The day started with a meeting that I had coordinated with all the foreign aid workers in the Cotui area, so that we could spend more time together as friends, and work contacts. After all, we are all working towards the same broad goal- development. In attendance were four Peace Corps volunteers, three Korean KOIKA volunteers (Korea’s Peace Corps), and two Japanese JAIKA (Japanese Peace Corps Volunteers). All of us have similarly structured programs, and are at various points in a 27 month adventure in the Caribbean. We had lunch in a Peruvian restaurant with two Dominicans, while the Peruvian owner who I played soccer with once, cooked us filet mignon. Two new arrivals (one from Korea and one from Japan) could barely speak Spanish, and didn’t speak any English.

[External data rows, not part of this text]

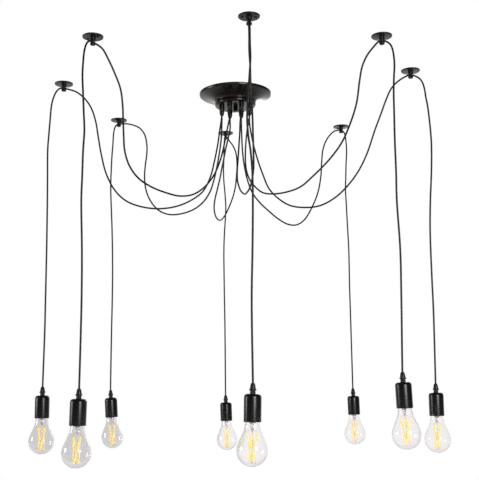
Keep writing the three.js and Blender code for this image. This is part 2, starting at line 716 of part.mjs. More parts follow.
ARMS.forEach((arm, step) => {
  const places = placesOf(arm, step);
  light.add(meshOf(`feed_cord_${arm.name}`, cord(feedRoute(arm, places)), "cord"));
  light.add(meshOf(`drop_cord_${arm.name}`, cord(dropRoute(arm, places)), "cord"));

  const hook = new THREE.Group();
  hook.position.set(places.hook.x, places.hook.y, 0);
  hook.rotation.z = places.outward.angle();
  hook.add(meshOf(`hook_${arm.name}`, ceilingHook(), "hook"));
  hook.add(meshOf(`hook_cap_${arm.name}`, hookCap(), "hook"));
  light.add(hook);

  const lamp = new THREE.Group();
  lamp.position.copy(places.lamp);
  lamp.rotation.y = -THREE.MathUtils.degToRad(arm.lean);
  lamp.add(meshOf(`lampholder_${arm.name}`, lampholder(), "holder"));
  lamp.add(meshOf(`bulb_glass_${arm.name}`, bulbGlass(), "glass"));
  const core = meshOf(`bulb_core_${arm.name}`, bulbCore(), "core");
  core.rotation.z = THREE.MathUtils.degToRad(arm.turn);
  lamp.add(core);
  light.add(lamp);
});

export default light;
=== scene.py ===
"""A ceiling light with eight bulbs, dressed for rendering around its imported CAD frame.

Cords leave one canopy, swag over eight ceiling hooks and hang straight down to a lampholder and a bulb.
Lengths are metres. The ceiling is the plane z = 0, the canopy's middle is the origin and +Z is up.
"""

import math
from typing import NamedTuple

import bpy
import numpy as np
from mathutils import Matrix, Vector


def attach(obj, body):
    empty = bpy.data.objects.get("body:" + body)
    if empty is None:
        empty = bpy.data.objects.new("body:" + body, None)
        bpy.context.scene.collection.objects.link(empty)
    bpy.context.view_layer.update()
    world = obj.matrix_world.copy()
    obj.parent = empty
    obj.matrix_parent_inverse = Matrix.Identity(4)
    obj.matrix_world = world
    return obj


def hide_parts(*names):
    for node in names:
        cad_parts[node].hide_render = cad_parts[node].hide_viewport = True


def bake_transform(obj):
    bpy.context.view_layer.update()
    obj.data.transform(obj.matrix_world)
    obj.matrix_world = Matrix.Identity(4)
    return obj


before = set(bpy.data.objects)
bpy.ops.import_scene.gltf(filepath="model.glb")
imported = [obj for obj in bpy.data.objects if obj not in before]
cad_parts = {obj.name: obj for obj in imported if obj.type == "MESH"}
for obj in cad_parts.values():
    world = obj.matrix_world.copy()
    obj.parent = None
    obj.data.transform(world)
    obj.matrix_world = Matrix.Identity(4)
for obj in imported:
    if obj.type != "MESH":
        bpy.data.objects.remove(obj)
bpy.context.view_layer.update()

bl_info = {
    "name": "Multi-light pendant light",
    "version": (1, 0, 0),
    "blender": (4, 5, 0),
    "location": "3D View > Sidebar > Pendant light",
    "description": "Builds the looks of a ceiling light whose eight bulbs hang from cords over ceiling hooks",
    "category": "Add Mesh",
}


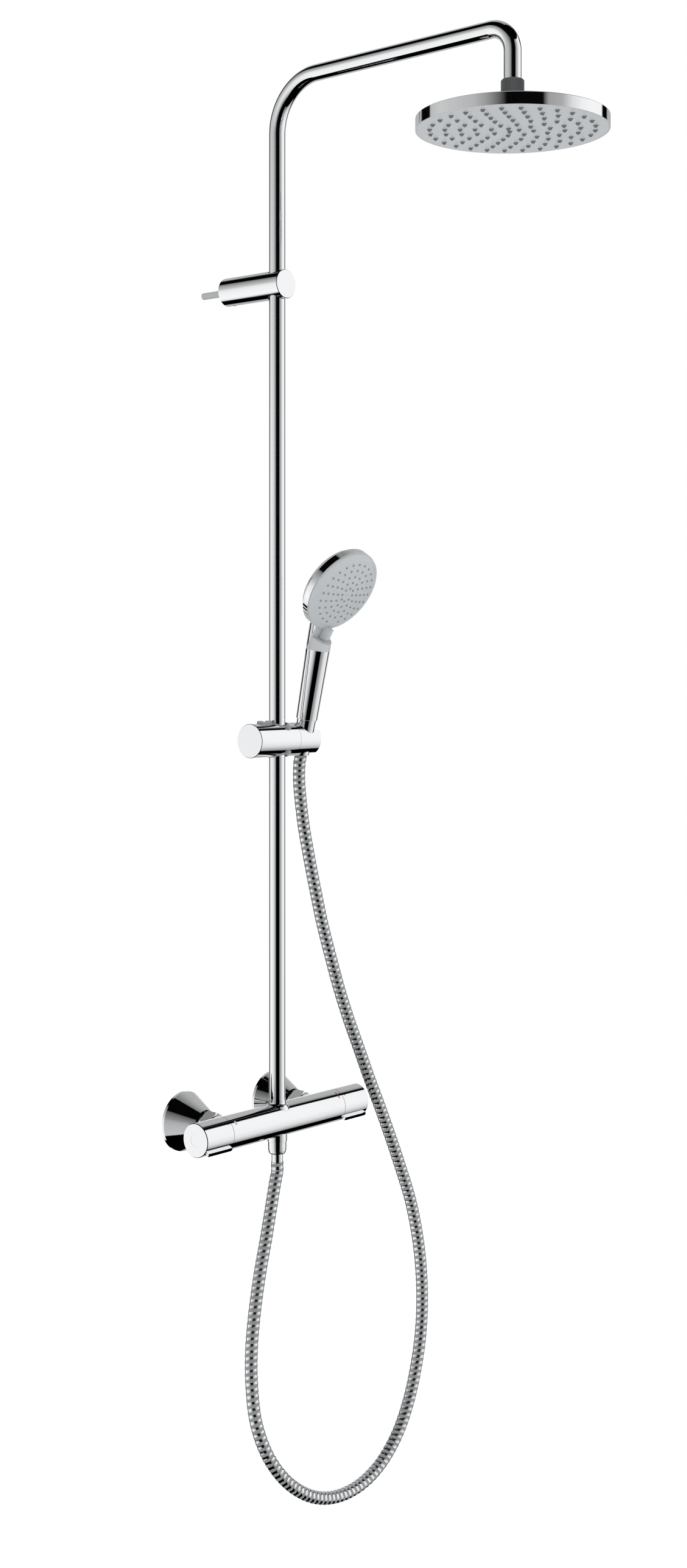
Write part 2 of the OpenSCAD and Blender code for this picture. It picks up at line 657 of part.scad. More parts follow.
module holder_screw() color("silver") at_slider() difference() {
    union() {
        sx(2 - press, bush_r + 0.8, holder_seam + 3.5);
        sx(4, holder_seam + 3 + press, holder_seam + 6);
    }
    translate([holder_seam + 4.6, 0, 0]) rotate([0, 90, 0]) cylinder(r = 1.4, h = 3, $fn = 6);
}

// ---- hand shower ----

grip_low = 24.4;
grip_top = 112;
// the spray face frame: origin at the face centre, +Z outwards
module at_face() at_hand() translate([0, -25.2, hand_l]) rotate([90 + face_lean, 0, 0])
    children();
sweep_r = 64;
module grip_outline(d) {
    rotate_extrude() polygon([[0, grip_low + d], [grip_r_low - d, grip_low + d],
        [grip_r_top - d, grip_top], [grip_r_top - d, hand_l - 20], [0, hand_l - 20]]);
}
module head_cup(d) rotate_extrude() polygon([[0, -24 + d], [26, -23.6 + d], [40, -21.6 + d],
    [face_r - 3, -17.5 + d], [face_r + 1 - d, -12], [face_r + 1 - d, -4], [0, -4]]);
module handset_shell() color("gainsboro") difference() {
    union() {
        difference() {
            at_hand() grip_outline(0);
            at_face() translate([0, 0, -4.6]) cylinder(r = 200, h = 60);
        }
        difference() {
            at_hand() grip_outline(0);
            at_hand() translate([-50, -50, grip_top - 5.5]) cube([100, 100, 200]);
        }
        at_face() head_cup(0);
        at_hand() translate([0, 0, 11]) cylinder(r = 10.3, h = 14);
    }
    difference() {
        at_hand() grip_outline(2);
        at_face() translate([0, 0, -8.6]) cylinder(r = 200, h = 60);
    }
    at_hand() translate([0, 0, 30]) cylinder(r = 9, h = 70);
    at_hand() translate([0, 0, 10]) cylinder(r = 7, h = 30);
    at_face() difference() { head_cup(2); translate([0, 0, -26]) cylinder(r = 10, h = 23); }
    at_face() translate([0, 0, -14]) cylinder(r = hub_r + fit, h = 20);
    at_face() rz0(face_r + 0.2, face_r - 3, -5, 0);
}
// plain ring about the local axis
module rz0(r, ri, z0, z1) difference() {
    translate([0, 0, z0]) cylinder(r = r, h = z1 - z0);
    translate([0, 0, z0 - 1]) cylinder(r = ri, h = z1 - z0 + 2);
}
// light trim in the neck, hollowed for the sweep of the selector lever
module handset_trim() color([0.8, 0.81, 0.82]) difference() {
    intersection() {
        at_hand() translate([0, 0, grip_top - 5.4]) cylinder(r = grip_r_top, h = 40);
        at_face() translate([-40, -90, -4.6]) cube([80, 80, 50]);
    }
    at_face() translate([0, 0, -3.2]) cylinder(r = sweep_r, h = 60);
    at_face() translate([0, 0, -10]) cylinder(r = face_r + 1.1, h = 50);
}
dome_h = 6;
dome_r = 265;
front_r = 43.4;
module handset_face() color([0.8, 0.81, 0.82]) {
    at_face() difference() {
        union() {
            intersection() {
                translate([0, 0, dome_h - dome_r]) sphere(r = dome_r, $fn = 180);
                translate([0, 0, -4]) cylinder(r = front_r, h = 20);
            }
            rotate_extrude() polygon([[0, -4], [face_r, -4], [face_r, -0.8],
                [face_r - 0.8, 0], [front_r, 2.4], [0, 2.4]]);
        }
        face_spots() translate([0, 0, -5]) cylinder(r = 1.1 + fit, h = 20, $fn = 24);
        translate([0, 0, -5]) cylinder(r = face_r - 5, h = 3);
    }
    // pivot and selector lever
    at_face() translate([0, 0, -9]) cylinder(r = hub_r, h = 7.1);
    at_face() translate([0, 0, 2]) cylinder(r = 1.1, h = dome_h - 1.3, $fn = 24);
    at_face() intersection() {
        translate([-2.3, -62, -2.8]) cube([4.6, 16, 11.6]);
        translate([-5, -50, 1]) rotate([0, 90, 0]) cylinder(r = 12, h = 10);
    }
}
hub_r = 5;
face_rings = [[8.5, 8], [16, 12], [23.5, 16], [31.3, 20], [38.8, 24]];
module face_spots() for (g = face_rings) for (k = [0 : g[1] - 1])
    if (!(g[0] > 38 && k == g[1] / 2)) rotate([0, 0, 90 + 360 * k / g[1]])
        translate([g[0], 0, 0]) children();
module handset_nozzles() color([0.55, 0.57, 0.58]) at_face() intersection() {
    union() {
        rz0(face_r - 5.1, hub_r + fit, -3.9, -2);
        face_spots() translate([0, 0, -2.1]) cylinder(r = 1.1, h = 20, $fn = 24);
    }
    translate([0, 0, dome_h + 0.8 - dome_r]) sphere(r = dome_r, $fn = 180);
}
module handset_strainer() color("dimgray") at_hand() difference() {
    translate([0, 0, 9]) cylinder(r = 10, h = 2);
    for (k = [0 : 5]) rotate([0, 0, 60 * k]) translate([3.4, 0, 8]) cylinder(r = 1.1, h = 4);
    translate([0, 0, 8]) cylinder(r = 1.1, h = 4);
}

// ---- hose and its fittings ----

module hose_cone_nut() color("gainsboro") at_hand() difference() {
    cone();
    translate([0, 0, 8.9]) cylinder(r = 10.3 + fit, h = 20);
    translate([0, 0, cone_low - 1]) cylinder(r = 5, h = 40);
}
stub_end = -outlet_stub_z;
nut_end = stub_end - 14;
ferrule_end = nut_end - 10;
ferrule_r = 6.6;
washer_z = stub_end - hose_thread_l - 2;
module hose_nut() color("gainsboro") difference() {
    translate([0, bar_y, 0]) rotate_extrude() polygon([[0, nut_end], [9.2, nut_end],
        [9.9, nut_end + 1.2], [10.5, nut_end + 3.6], [10.8, nut_end + 7],
        [10.8, stub_end - 0.4], [0, stub_end - 0.4]]);
    cz(hose_thread_r + fit, washer_z - 1.5, stub_end + 1);
    cz(ferrule_r + fit, nut_end - 1, stub_end);
}
module hose_washer() color([0.12, 0.12, 0.12]) rz(9, 5, washer_z, washer_z + 2);
module hose_ferrule() color("gainsboro") difference() {
    union() {
        cz(ferrule_r, ferrule_end, washer_z);
        cz(9, washer_z - 1.5, washer_z);
    }
    cz(4.6, ferrule_end - 1, stub_end);
}

// route of the hose, from the ferrule under the bar to the cone nut in the holder
hose_start = [0, bar_y, ferrule_end];
cone_foot = [hand_x, bar_y + hand_y - cone_low * sin(hand_lean),
    slider_z + cone_low * cos(hand_lean)];
hose_route = [
    [-5, -79, -75], [-23, -83, -128], [-37, -86, -166],
    [-50, -90, -205], [-61, -95, -245], [-67, -101, -285], [-67, -108, -325],
    [-56, -116, -363], [-33, -123, -396], [0, -128, -421], [38, -131, -434],
    [79, -133, -434], [117, -134, -421], [149, -134, -396], [173, -133, -363],
    [191, -131, -325], [204, -128, -287], [212, -124, -247], [214, -120, -206],
    [211, -116, -166], [203, -112, -126], [190, -108, -87], [175, -105, -49],
    [159, -102, -11], [142, -99, 27], [126, -96, 65], [110, -93, 103], [96, -90, 141],
    [84, -87, 180], [73, -84, 219], [64, -81, 259], [56, -78, 299], [49, -75, 340],
    [41, -76, 385]];
// the hose leaves both fittings straight
hose_lead = 6;
hand_up = [0, -sin(hand_lean), cos(hand_lean)];
function leads(p, d) = [p, p - d * hose_lead, p - d * 2 * hose_lead];
hose_path = concat(leads(hose_start, [0, 0, 1]), hose_route,
    [for (k = [2, 1, 0]) cone_foot - hand_up * (k * hose_lead + 0.05)]);
function mix(a, b, t) = a * (1 - t) + b * t;
// Catmull-Rom curve through the points p, with n steps a span
function smooth(p, n) = let (q = concat([p[0] * 2 - p[1]], p,
    [p[len(p) - 1] * 2 - p[len(p) - 2]])) concat(
    [for (i = [0 : len(p) - 2]) for (k = [0 : n - 1]) let (t = k / n)
        0.5 * (2 * q[i + 1] + (q[i + 2] - q[i]) * t
        + (2 * q[i] - 5 * q[i + 1] + 4 * q[i + 2] - q[i + 3]) * t * t
        + (3 * q[i + 1] - q[i] - 3 * q[i + 2] + q[i + 3]) * t * t * t)],
    [p[len(p) - 1]]);
function unit(v) = v / norm(v);
function tangent(p, i) = unit(p[min(i + 1, len(p) - 1)] - p[max(i - 1, 0)]);
// frames carried along the path without twisting
function frames(p, i = 0, u = undef) = let (t = tangent(p, i),
    v = is_undef(u) ? unit(cross(t, abs(t[2]) < 0.9 ? [0, 0, 1] : [1, 0, 0]))
        : unit(u - t * (u * t)))
    i == len(p) - 1 ? [[v, cross(t, v)]] : concat([[v, cross(t, v)]], frames(p, i + 1, v));
module swept_tube(p, r, sides) {
    f = frames(p);
    n = len(p);
    rings = [for (i = [0 : n - 1]) for (k = [0 : sides - 1])
        p[i] + r * (f[i][0] * cos(360 * k / sides) + f[i][1] * sin(360 * k / sides))];
    walls = [for (i = [0 : n - 2]) for (k = [0 : sides - 1]) let (m = (k + 1) % sides)
        [i * sides + k, i * sides + m, (i + 1) * sides + m, (i + 1) * sides + k]];
    polyhedron(points = rings, faces = concat(walls,
        [[for (k = [0 : sides - 1]) sides - 1 - k]],
        [[for (k = [0 : sides - 1]) (n - 1) * sides + k]]));
}
module hose() color([0.62, 0.63, 0.64])
    swept_tube(smooth(hose_path, 2), hose_r, 12);

s_unions();
wall_roses();
union_nuts();
inlet_nipples();
strainer_washers();
check_valves();
thermostat_body();
thermostat_cartridge();
return_spring();
diverter_cartridge();
diverter_fixed_disc();
riser_pipe();
pipe_o_rings();
grub_screws();
bracket_sleeve();
bracket_cap();
bracket_wall_mount();
bracket_screw();
wall_plug();
bracket_bush();
hose_nut();
hose_washer();
hose_ferrule();
hose();
temperature_handle();
temperature_spindle();
temperature_screw();
temperature_plug();
wax_element();
regulating_piston();
diverter_handle();
diverter_spindle();
diverter_turning_disc();
diverter_screw();
diverter_plug();
shower_arm();
head_union_nut();
head_ball();
head_strainer();
ball_seat();
head_shell();
head_back_plate();
head_nozzle_mat();
head_face();
grip_sleeve();
slider_body();
slider_cap();
slider_bush();
holder_screw();
brake_spring();
brake_shoe();
release_button();
holder();
handset_shell();
handset_trim();
handset_strainer();
hose_cone_nut();
handset_face();
handset_nozzles();
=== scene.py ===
"""Looks of a rainfall shower column, laid out as an add-on and run as a script."""

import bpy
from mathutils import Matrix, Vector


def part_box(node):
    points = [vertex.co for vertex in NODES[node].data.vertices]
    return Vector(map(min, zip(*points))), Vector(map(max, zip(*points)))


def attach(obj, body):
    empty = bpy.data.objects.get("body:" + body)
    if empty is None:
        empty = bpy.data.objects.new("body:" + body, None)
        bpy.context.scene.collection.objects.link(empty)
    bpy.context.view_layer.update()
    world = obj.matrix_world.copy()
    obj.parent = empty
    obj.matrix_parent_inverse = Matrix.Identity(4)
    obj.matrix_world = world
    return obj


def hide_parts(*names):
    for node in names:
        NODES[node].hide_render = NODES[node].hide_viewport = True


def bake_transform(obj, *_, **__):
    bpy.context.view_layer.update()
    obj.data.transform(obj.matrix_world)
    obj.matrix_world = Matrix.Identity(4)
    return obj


bl_info = {
    "name": "Rainfall shower column",
    "version": (1, 0, 0),
    "blender": (4, 5, 0),
    "location": "View3D > Sidebar > Shower",
    "description": "Finishes, hose, nozzles and studio of a thermostatic shower column",
    "category": "Object",
}

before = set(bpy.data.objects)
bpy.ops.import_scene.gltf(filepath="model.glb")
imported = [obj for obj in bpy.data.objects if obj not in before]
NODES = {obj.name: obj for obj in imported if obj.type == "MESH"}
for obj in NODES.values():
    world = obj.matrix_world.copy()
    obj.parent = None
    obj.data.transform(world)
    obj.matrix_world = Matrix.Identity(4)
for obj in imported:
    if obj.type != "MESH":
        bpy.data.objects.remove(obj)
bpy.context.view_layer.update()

import math

import bpy
import numpy as np
from mathutils import Vector

MM = 0.001


# ---------------------------------------------------------------- settings


def length_prop(name, text, default, top=0.1):
    return bpy.props.FloatProperty(
        name=name,
        description=text,
        default=default,
        min=0.0,
        max=top,
        unit="LENGTH",
        precision=4,
    )


def share_prop(name, text, default):
    return bpy.props.FloatProperty(
        name=name, description=text, default=default, min=0.0, max=1.0, subtype="FACTOR"
    )


def colour_prop(name, text, default):
    return bpy.props.FloatVectorProperty(
        name=name, description=text, default=default, min=0.0, max=1.0, size=3, subtype="COLOR"
    )


class ShowerFinishSettings(bpy.types.PropertyGroup):
    chrome: colour_prop("Chrome", "Colour of the chrome plating", (0.88, 0.89, 0.9))
    chrome_roughness: share_prop(
        "Chrome roughness", "How soft reflections in the plating are", 0.035
    )
    face_grey: colour_prop("Face grey", "Spray faces and neck trim", (0.5, 0.525, 0.54))
    soft_grey: colour_prop("Soft grey", "Slider bush and release button", (0.3, 0.32, 0.33))
    nut_grey: colour_prop("Nut grey", "Ribbed nut above the overhead head", (0.1, 0.105, 0.11))


class ShowerHoseSettings(bpy.types.PropertyGroup):
    diameter: length_prop("Diameter", "Outer diameter of the hose", 0.015, 0.03)
    pitch: length_prop("Pitch", "Length of one matt and one bright band", 0.0068, 0.02)
    matt_share: share_prop("Matt share", "Share of the pitch that is matt grey", 0.52)
    groove: length_prop("Groove", "How far the bright band lies below the matt one", 0.0003, 0.002)
    sides: bpy.props.IntProperty(
        name="Sides", description="Points around the hose", default=28, min=12, max=64
    )


class ShowerNozzleSettings(bpy.types.PropertyGroup):
    rain_size: length_prop(
        "Rain nozzle", "Corner to corner size of a diamond nozzle", 0.0076, 0.012
    )
    rain_height: length_prop(
        "Rain nozzle height", "How far a diamond nozzle stands out", 0.0023, 0.005
    )


class ShowerStageSettings(bpy.types.PropertyGroup):
    floor_drop: length_prop("Floor", "How far the floor lies below the bar", 1.05, 3.0)
    brightness: bpy.props.FloatProperty(
        name="Brightness",
        description="Strength of the studio light",
        default=1.0,
        min=0.1,
        max=4.0,
    )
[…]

My heart felt for them because I know exactly what they were feeling, even though we couldn’t communicate beyond smiles and the occasional translated questions. I had called the meeting so that we would not feel like a disconnected group of foreigners working on individual projects, but realize that our scattered lives have been running parallel for months, and it was time they collided. Aside from making new friends, I received promises from all of them to help me out with the UVA students when they arrive in June, in case I need to be in two places at once.
It was a rather inspiring, and annoyingly productive start to my day. In the afternoon, I participated in one of Dos Palmas daily, heated volleyball games, which have been the new rage for the past 2 months. Afterwards, several muchachos came to my house to play chess. They have been coming off and on for the past two or three weeks, and now can play full chess games while I cook, and I only need to come in to resolve minor disputes every now and then. The day ended with two long chess games with Octavio, while we sipped on the leftover whiskey that the Canadians had left me, along with a bag of dried squid. We joked around, got overly philosophical, discussed questions of the heart, and each won a game of chess. By the end of the night, I felt extraordinary. I had spent an entire day surrounded by people that made me happy, and they were all part of my community in Cotui and Dos Palmas.